PDA

View Full Version : OT- electric fence tester



pasofino
05-20-2008, 06:58 PM
Anyone have any experience with an electric fence tester. I want to make one with a neon bulb and a resitor just to check the presence of a voltage on the fence, Any suggestions

Dragons_fire
05-20-2008, 07:18 PM
for a couple bucks you can get a non-contact probe that will flash and beep when youre near AC.

this one as $15, but walmart here sells them for a whole lot less...

http://cableorganizer.com/electrical-testers/sniff-it.htm

lugnut
05-20-2008, 07:32 PM
Years ago when we was on the farm, we used my little brother as the electric fence tester:D
Mel

bhjones
05-20-2008, 07:53 PM
No, no, really. The fence is off. Go ahead, touch it.




Years ago when we was on the farm, we used my little brother as the electric fence tester:D
Mel

The Doctor
05-20-2008, 08:08 PM
Just piss on it, results will be 100% conclusive!:eek:

Ed

dp
05-20-2008, 08:11 PM
Fluorescent tubes work. Just wave it alongside the fence wire. I haven't tried a CFL lamp but it may work, too.

zukIzzy
05-20-2008, 08:42 PM
I use a long peice of grass. You can feel if it is on but it does not hurt.

Wayne

Evan
05-20-2008, 09:21 PM
It depends on what sort of fence charger you are using. There are two basic types, low impedance and high impedance. The high impeadance charger generates high voltage at low amperage and requires insulators on all parts of the wire. The newer low impedance units don't need insulators on good dry posts and pack a lot more punch but at a lower voltage. They can be used to charge several wires at once. The only one I have is the old high impedance type and you can test it by touching it lightly if your hands are dry. You really don't want to try touching the new units.

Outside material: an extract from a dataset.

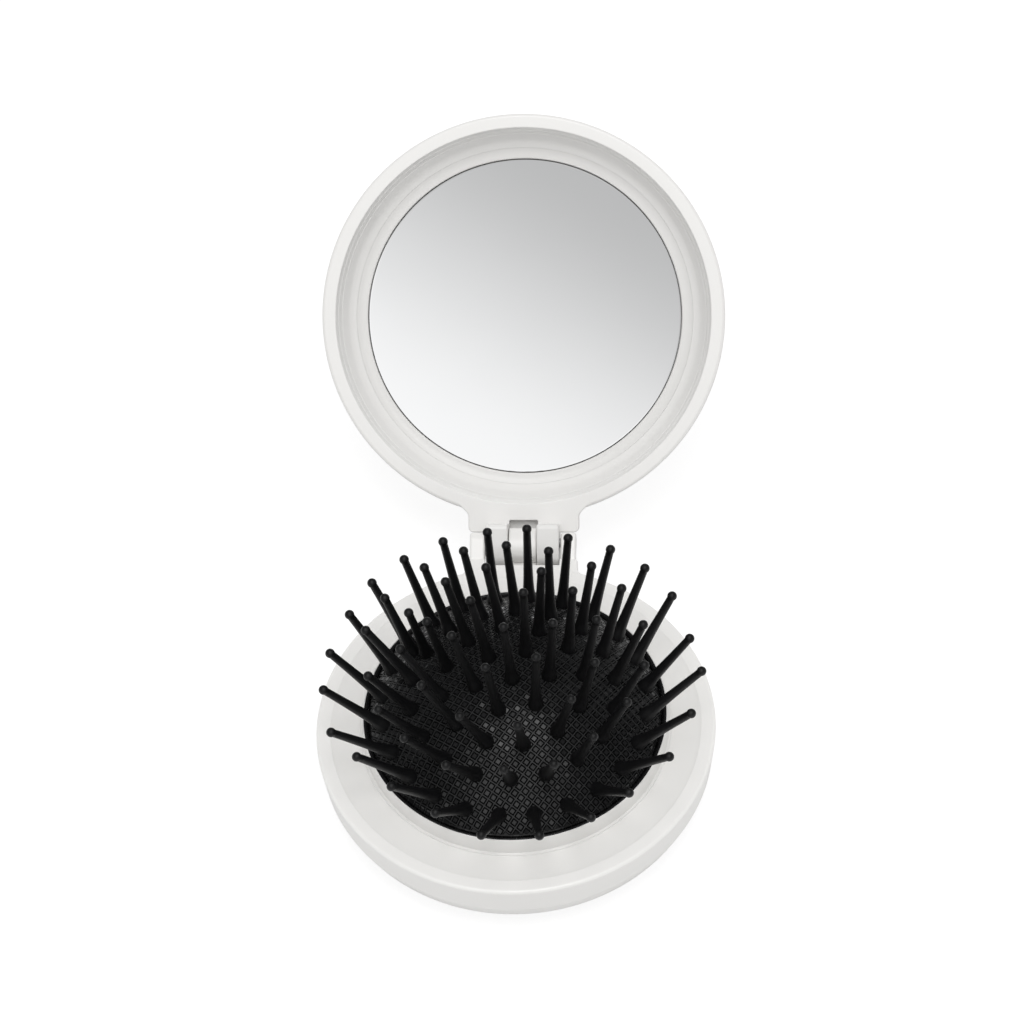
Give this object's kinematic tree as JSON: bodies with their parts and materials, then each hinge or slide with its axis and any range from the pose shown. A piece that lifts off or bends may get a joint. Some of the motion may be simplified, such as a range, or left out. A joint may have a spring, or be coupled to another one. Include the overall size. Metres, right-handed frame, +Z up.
{
  "type": "pop-up compact hairbrush with mirror",
  "caption": "Round pocket hairbrush that pops up from its case, with a mirror recessed in the hinged lid.",
  "frame": {"origin": "on the flat foot ring, 20 mm behind the base's centre line, towards the hinge", "axes": "+Z up, +Y from the brush towards the hinge and the open lid, +X to the right seen from the front"},
  "size_m": [0.07, 0.136, 0.0579],
  "materials": {
    "white_plastic": "white moulded plastic with a soft satin gloss",
    "black_rubber": "black moulded rubber with a fine waffle grain",
    "black_nylon": "black nylon, smooth",
    "silvered_glass": "silvered flat glass with a fine ground edge",
    "hinge_steel": "plain drawn steel wire",
    "foam_tape": "thin white adhesive foam"
  },
  "bodies": {
    "base": {"base_shell": "white_plastic", "brush_collar": "white_plastic", "cushion_retainer": "white_plastic", "hinge_pin": "hinge_steel", "rubber_cushion": "black_rubber"},
    "lid": {"lid_frame": "white_plastic", "lid_cover": "white_plastic", "mirror_bezel": "white_plastic", "mirror_glass": "silvered_glass", "mirror_tape": "foam_tape"},
    "brush_centre": {"pin_centre": "black_nylon", "push_plate": "white_plastic"},
    "brush_ring_1": {"pin_ring_1": "black_nylon"},
    "brush_ring_2": {"pin_ring_2": "black_nylon"},
    "brush_ring_3": {"pin_ring_3": "black_nylon"},
    "brush_ring_4": {"pin_ring_4": "black_nylon"}
  },
  "joints": [
    {"name": "lid_hinge", "type": "hinge", "parent": "base", "child": "lid", "pos_m": [0, 0.0194, 0.0126], "axis": [1, 0, 0], "range_deg": [0, 141.3]},
    {"name": "brush_slide", "type": "slide", "parent": "base", "child": "brush_centre", "axis": [0, 0, 1], "range_m": [-0.0226, 0], "deforming": ["rubber_cushion"]},
    {"name": "ring_1_slide", "type": "slide", "parent": "base", "child": "brush_ring_1", "axis": [0, 0, 1], "range_m": [-0.0222, 0]},
    {"name": "ring_2_slide", "type": "slide", "parent": "base", "child": "brush_ring_2", "axis": [0, 0, 1], "range_m": [-0.0202, 0], "deforming": ["pin_ring_2"]},
    {"name": "ring_3_slide", "type": "slide", "parent": "base", "child": "brush_ring_3", "axis": [0, 0, 1], "range_m": [-0.0169, 0], "deforming": ["pin_ring_3"]},
    {"name": "ring_4_slide", "type": "slide", "parent": "base", "child": "brush_ring_4", "axis": [0, 0, 1], "range_m": [-0.0125, 0], "deforming": ["pin_ring_4"]}
  ],
  "couplings": [
    {"joint": "brush_slide", "follows": "lid_hinge", "m_per_rad": -0.00916},
    {"joint": "ring_1_slide", "follows": "lid_hinge", "m_per_rad": -0.009},
    {"joint": "ring_2_slide", "follows": "lid_hinge", "m_per_rad": -0.00819},
    {"joint": "ring_3_slide", "follows": "lid_hinge", "m_per_rad": -0.00685},
    {"joint": "ring_4_slide", "follows": "lid_hinge", "m_per_rad": -0.00506}
  ]
}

You can try the neon bulb but don't be holding any part of the circuit. You don't need the resistor. Hook one side of the bulb to a probe wire and hook a couple of feet of wire to the other side and let it hang as an antenna. Using an insulated stick as a handle touch the probe to the fence and it should flash in time with the charge. It may be difficult to see in direct sunlight.

Carld
05-21-2008, 01:29 AM
My wife grabed an electric fense when she was 5 or 6 years old. I think that's when she learned to dance.:eek: :D

TGTool
05-21-2008, 01:50 AM
I've heard the newer ones called weed burners. Grass or weeds growing up, which might otherwise short out the charge, get zapped enough to fix the problem. I used to use the blade or grass trick, but I'm not sure if that's a good idea with these or not. I'm imagining the black trace across the palm.

Chipslinger
05-21-2008, 07:20 AM
Farm show magazine just covered this, Solder a piece of wire to each end of the florecent tube with a bend that looks like hooks and just hang it on the fence.

gunbuilder
05-21-2008, 11:49 PM
My Uncle's favorite electric fence tester is three sparkplugs welded together with a wooden dowel for a handle and a length of insulated wire with an alligator clip on it. Set the gap on the sparkplugs to different much wider gaps. Touch one to the fence when the clip is grounded, if it sparks it works. Use the wide gap first, go the a smaller gap if no spark.

Get the idea.

Thanks,
Paul

NAMPeters
05-22-2008, 12:12 AM
Go buy a neon circuit tester for $1.19, works great.

BobC
05-22-2008, 01:07 AM
When I was a boy, a neighbor devised an electric fence by connecting the house voltage to the wire through a light bulb. My cousin started to cross the fence and grabbed the electrified wire, not knowing that it was hot. He could not turn it loose and my dad had to pry his fingers from the wire. Fortunately, my cousin was not seriously injured.

I too have used a green weed of 2-3 ft in length to test an electric wire.